A VERY EXCITING TIME TO BE IN CADILLAC
Peccia, the city manager, believes Cadillac is on the brink of a new era.
“This is a very exhilarating time. This is the first time in quite a long time that we’ve seen this amount of commercial and even residential new development and redevelopment in the community,” he said.
There’s lots of work to be done, though, Peccia said, and it’s going to take time.
“This is going to be an ongoing process for quite a while, unless an angel investor drops out of the sky,” Peccia said.
Peccia shepherded the Cadillac Commons development, which seems to have started the swing toward redevelopment of the city and which Munger cites as one of the reasons he decided to take a chance on the Cobbs & Mitchell Building in the first place.

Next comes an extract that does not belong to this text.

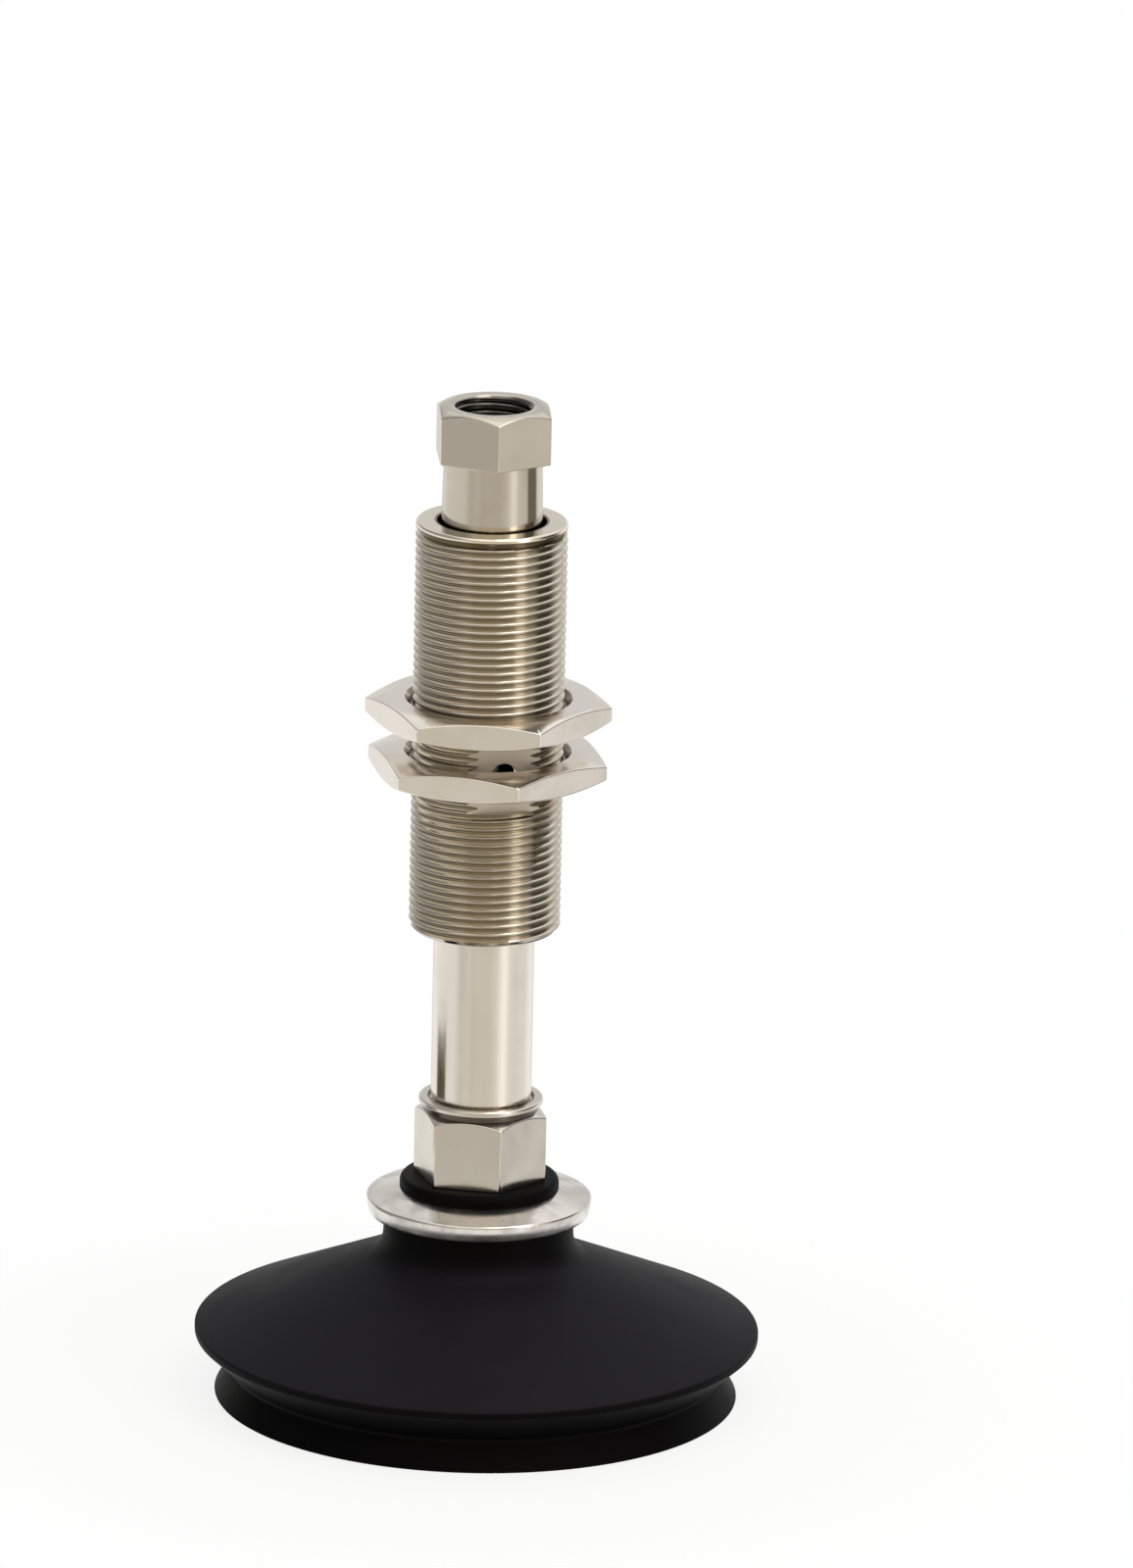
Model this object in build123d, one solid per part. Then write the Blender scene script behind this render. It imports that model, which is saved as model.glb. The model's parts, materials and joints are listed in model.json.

Peccia, though, wouldn’t say that the Commons project is what got everything started, though he said he is excited to see the completion of the farmers’ market, hopefully by fall, and next year’s planned extension of the White Pine Trail to a trailhead at the Commons.
“There are positive sentiments that are certainly in the air about the community,” Peccia said. “There are things that are happing here that make it a very exciting time to be in Cadillac.”
Editor's Note: As this story was nearing press time, Northern Express received an update from Munger. He said his deal to purchase Hermann's had fallen through and the deal to buy the Sands has been put on hold as he attempts to renegotiate the purchase price with the seller.